↓↓↓

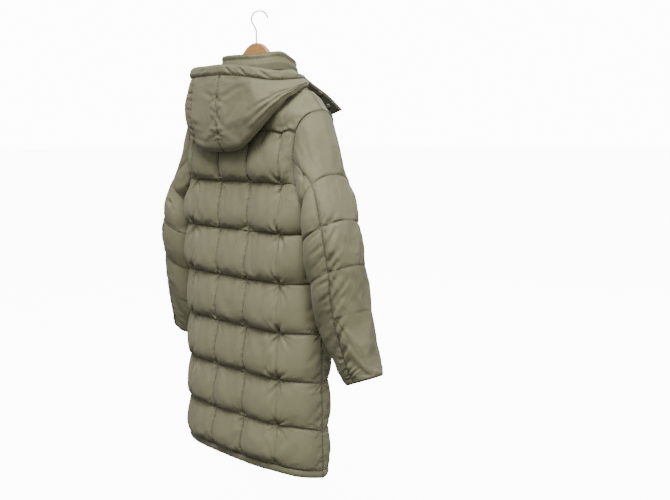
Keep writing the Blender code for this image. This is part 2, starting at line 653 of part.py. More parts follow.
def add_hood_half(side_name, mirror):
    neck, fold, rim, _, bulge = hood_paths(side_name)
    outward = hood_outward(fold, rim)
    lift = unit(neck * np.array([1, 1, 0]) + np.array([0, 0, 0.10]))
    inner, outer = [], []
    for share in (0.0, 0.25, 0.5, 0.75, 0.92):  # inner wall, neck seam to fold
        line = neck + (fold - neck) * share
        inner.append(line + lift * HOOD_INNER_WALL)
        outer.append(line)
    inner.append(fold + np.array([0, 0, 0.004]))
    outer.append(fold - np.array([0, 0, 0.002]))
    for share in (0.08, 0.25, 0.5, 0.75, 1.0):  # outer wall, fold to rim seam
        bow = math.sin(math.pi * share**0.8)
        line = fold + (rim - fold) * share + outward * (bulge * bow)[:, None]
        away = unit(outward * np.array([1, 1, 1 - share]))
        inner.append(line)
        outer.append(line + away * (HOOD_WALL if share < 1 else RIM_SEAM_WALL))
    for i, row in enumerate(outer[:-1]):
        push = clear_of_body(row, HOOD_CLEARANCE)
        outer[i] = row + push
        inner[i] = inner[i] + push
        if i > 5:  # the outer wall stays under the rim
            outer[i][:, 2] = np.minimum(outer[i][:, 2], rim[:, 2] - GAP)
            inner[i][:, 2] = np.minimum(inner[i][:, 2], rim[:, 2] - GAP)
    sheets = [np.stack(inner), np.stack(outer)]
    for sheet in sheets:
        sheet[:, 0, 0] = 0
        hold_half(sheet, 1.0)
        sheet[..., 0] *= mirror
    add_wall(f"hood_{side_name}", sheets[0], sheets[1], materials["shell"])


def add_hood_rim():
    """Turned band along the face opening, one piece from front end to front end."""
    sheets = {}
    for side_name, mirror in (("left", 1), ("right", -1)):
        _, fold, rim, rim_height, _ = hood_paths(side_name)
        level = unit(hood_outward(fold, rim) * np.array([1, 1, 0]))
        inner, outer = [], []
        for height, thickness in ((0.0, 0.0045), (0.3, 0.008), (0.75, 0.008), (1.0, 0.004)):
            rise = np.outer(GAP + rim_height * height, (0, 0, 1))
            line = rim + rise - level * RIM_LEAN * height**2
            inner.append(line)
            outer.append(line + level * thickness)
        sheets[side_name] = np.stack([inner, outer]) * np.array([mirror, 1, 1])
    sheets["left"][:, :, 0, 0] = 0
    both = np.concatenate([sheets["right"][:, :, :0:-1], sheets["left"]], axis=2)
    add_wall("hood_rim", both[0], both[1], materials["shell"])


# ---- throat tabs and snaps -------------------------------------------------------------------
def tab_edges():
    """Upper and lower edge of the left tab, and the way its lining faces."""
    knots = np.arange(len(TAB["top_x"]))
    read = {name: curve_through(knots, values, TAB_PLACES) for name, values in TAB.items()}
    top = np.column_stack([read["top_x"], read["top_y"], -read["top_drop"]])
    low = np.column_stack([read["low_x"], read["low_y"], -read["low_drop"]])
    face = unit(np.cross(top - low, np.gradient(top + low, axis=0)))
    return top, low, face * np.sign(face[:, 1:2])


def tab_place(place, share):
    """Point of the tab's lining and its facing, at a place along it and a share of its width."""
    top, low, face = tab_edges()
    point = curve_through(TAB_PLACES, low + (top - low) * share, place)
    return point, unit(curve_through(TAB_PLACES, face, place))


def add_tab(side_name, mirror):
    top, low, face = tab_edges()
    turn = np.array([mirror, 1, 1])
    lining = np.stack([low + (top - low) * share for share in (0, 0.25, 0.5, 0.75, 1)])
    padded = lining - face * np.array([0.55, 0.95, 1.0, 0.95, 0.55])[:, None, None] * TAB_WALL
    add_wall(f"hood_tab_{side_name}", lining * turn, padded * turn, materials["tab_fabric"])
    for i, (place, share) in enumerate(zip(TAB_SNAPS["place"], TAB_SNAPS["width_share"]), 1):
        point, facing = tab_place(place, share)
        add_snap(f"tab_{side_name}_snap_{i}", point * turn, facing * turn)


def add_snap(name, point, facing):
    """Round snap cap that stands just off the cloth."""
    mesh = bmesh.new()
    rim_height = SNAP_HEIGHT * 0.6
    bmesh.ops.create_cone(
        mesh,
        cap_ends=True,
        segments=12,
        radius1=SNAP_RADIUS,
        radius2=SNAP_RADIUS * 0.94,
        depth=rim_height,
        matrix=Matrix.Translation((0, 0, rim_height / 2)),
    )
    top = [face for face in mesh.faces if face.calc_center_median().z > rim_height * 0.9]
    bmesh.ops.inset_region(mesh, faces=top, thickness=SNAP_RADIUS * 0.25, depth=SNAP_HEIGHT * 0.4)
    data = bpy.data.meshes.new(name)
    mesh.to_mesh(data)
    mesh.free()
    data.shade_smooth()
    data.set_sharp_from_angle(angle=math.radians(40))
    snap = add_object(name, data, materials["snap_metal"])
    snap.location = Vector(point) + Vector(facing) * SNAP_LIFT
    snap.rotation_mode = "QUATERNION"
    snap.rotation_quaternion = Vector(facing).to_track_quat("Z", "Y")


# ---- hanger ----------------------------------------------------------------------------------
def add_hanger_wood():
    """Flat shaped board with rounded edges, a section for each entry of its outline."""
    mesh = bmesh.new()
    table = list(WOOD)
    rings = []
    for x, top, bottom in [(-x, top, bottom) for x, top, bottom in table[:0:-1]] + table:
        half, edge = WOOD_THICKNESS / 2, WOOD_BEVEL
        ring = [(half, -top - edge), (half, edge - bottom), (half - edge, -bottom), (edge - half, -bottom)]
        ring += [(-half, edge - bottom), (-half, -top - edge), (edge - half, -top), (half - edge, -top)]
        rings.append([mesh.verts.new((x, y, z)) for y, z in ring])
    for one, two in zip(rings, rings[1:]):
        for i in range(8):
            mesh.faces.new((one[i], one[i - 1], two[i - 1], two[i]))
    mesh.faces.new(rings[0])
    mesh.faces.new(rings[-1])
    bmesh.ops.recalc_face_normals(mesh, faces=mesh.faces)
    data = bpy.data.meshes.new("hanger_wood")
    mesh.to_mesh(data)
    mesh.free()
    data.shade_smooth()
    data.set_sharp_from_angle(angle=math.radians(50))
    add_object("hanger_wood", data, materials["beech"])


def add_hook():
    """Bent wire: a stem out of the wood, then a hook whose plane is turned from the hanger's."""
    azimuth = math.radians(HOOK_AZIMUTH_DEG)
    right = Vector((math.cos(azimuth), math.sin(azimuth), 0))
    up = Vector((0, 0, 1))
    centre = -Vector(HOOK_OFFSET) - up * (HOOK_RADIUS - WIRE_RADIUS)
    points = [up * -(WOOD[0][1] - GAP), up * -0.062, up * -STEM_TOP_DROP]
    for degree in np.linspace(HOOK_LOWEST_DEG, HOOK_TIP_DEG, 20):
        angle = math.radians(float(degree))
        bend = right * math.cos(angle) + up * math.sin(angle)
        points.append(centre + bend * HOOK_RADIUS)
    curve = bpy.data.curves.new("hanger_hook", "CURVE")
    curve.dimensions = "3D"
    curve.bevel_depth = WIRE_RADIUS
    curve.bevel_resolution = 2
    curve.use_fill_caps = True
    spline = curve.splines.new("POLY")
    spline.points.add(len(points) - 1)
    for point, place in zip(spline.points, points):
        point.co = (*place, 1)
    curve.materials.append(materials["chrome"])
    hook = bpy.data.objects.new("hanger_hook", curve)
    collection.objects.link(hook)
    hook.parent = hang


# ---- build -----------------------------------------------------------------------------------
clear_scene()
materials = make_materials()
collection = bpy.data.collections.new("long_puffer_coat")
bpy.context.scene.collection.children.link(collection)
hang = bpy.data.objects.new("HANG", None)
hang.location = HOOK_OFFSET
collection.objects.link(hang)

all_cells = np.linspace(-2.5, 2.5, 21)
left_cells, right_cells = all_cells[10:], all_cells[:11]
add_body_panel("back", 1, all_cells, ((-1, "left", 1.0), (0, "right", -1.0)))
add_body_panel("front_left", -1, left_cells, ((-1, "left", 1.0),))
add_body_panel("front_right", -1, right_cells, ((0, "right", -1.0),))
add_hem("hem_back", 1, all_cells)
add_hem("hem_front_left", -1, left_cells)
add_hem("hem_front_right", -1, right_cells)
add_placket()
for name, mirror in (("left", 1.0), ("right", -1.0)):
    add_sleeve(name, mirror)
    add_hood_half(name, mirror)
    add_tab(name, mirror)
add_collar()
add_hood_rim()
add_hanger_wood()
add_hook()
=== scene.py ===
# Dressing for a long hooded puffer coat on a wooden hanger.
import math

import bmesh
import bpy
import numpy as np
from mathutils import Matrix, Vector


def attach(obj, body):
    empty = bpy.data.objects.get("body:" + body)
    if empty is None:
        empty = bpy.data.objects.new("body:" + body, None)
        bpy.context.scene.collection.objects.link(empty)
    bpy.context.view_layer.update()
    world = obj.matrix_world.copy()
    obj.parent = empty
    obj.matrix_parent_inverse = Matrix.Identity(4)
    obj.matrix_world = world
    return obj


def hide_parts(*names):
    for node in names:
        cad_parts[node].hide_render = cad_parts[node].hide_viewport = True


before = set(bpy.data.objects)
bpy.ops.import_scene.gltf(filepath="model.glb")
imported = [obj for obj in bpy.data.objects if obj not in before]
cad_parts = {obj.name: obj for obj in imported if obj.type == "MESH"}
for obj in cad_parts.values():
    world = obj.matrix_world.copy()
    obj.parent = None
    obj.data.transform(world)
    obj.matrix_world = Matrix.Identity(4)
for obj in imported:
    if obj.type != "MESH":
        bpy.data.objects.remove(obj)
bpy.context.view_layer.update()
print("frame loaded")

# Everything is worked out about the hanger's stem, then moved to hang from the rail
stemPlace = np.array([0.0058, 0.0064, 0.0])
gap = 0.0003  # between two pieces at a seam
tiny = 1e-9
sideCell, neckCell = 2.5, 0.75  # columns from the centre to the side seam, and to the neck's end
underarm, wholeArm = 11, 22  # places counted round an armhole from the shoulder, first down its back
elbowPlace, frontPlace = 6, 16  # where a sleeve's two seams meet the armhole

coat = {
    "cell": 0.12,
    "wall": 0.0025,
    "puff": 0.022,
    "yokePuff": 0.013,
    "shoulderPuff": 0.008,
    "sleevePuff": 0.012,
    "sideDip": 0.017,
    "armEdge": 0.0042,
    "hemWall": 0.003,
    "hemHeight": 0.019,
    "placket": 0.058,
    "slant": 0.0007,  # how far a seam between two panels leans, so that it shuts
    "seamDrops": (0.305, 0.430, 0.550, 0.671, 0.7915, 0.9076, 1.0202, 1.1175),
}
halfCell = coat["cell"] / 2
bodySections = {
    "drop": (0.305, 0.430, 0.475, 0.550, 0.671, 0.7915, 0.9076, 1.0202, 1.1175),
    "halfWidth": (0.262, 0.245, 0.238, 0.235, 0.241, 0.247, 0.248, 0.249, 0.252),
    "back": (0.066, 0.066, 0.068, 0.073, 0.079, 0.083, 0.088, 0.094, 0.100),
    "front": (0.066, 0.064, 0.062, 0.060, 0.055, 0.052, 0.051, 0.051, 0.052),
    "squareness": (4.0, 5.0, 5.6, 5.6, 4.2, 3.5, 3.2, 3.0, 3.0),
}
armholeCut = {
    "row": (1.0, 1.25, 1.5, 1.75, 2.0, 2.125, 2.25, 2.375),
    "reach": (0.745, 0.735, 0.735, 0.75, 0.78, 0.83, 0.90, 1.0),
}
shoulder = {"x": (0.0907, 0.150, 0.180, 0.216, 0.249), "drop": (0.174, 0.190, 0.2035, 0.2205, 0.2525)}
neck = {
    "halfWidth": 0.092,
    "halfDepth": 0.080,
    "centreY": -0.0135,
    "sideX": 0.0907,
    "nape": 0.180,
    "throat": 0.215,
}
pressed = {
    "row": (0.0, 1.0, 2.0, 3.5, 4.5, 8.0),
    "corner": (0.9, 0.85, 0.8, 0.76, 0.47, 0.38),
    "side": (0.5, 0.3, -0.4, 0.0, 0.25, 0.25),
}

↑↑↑

Repeat exactly the lines running from the one with "# ---- build" through the one with "bpy.data.objects.remove(obj)", both included.

# ---- build -----------------------------------------------------------------------------------
clear_scene()
materials = make_materials()
collection = bpy.data.collections.new("long_puffer_coat")
bpy.context.scene.collection.children.link(collection)
hang = bpy.data.objects.new("HANG", None)
hang.location = HOOK_OFFSET
collection.objects.link(hang)

all_cells = np.linspace(-2.5, 2.5, 21)
left_cells, right_cells = all_cells[10:], all_cells[:11]
add_body_panel("back", 1, all_cells, ((-1, "left", 1.0), (0, "right", -1.0)))
add_body_panel("front_left", -1, left_cells, ((-1, "left", 1.0),))
add_body_panel("front_right", -1, right_cells, ((0, "right", -1.0),))
add_hem("hem_back", 1, all_cells)
add_hem("hem_front_left", -1, left_cells)
add_hem("hem_front_right", -1, right_cells)
add_placket()
for name, mirror in (("left", 1.0), ("right", -1.0)):
    add_sleeve(name, mirror)
    add_hood_half(name, mirror)
    add_tab(name, mirror)
add_collar()
add_hood_rim()
add_hanger_wood()
add_hook()
=== scene.py ===
# Dressing for a long hooded puffer coat on a wooden hanger.
import math

import bmesh
import bpy
import numpy as np
from mathutils import Matrix, Vector


def attach(obj, body):
    empty = bpy.data.objects.get("body:" + body)
    if empty is None:
        empty = bpy.data.objects.new("body:" + body, None)
        bpy.context.scene.collection.objects.link(empty)
    bpy.context.view_layer.update()
    world = obj.matrix_world.copy()
    obj.parent = empty
    obj.matrix_parent_inverse = Matrix.Identity(4)
    obj.matrix_world = world
    return obj


def hide_parts(*names):
    for node in names:
        cad_parts[node].hide_render = cad_parts[node].hide_viewport = True


before = set(bpy.data.objects)
bpy.ops.import_scene.gltf(filepath="model.glb")
imported = [obj for obj in bpy.data.objects if obj not in before]
cad_parts = {obj.name: obj for obj in imported if obj.type == "MESH"}
for obj in cad_parts.values():
    world = obj.matrix_world.copy()
    obj.parent = None
    obj.data.transform(world)
    obj.matrix_world = Matrix.Identity(4)
for obj in imported:
    if obj.type != "MESH":
        bpy.data.objects.remove(obj)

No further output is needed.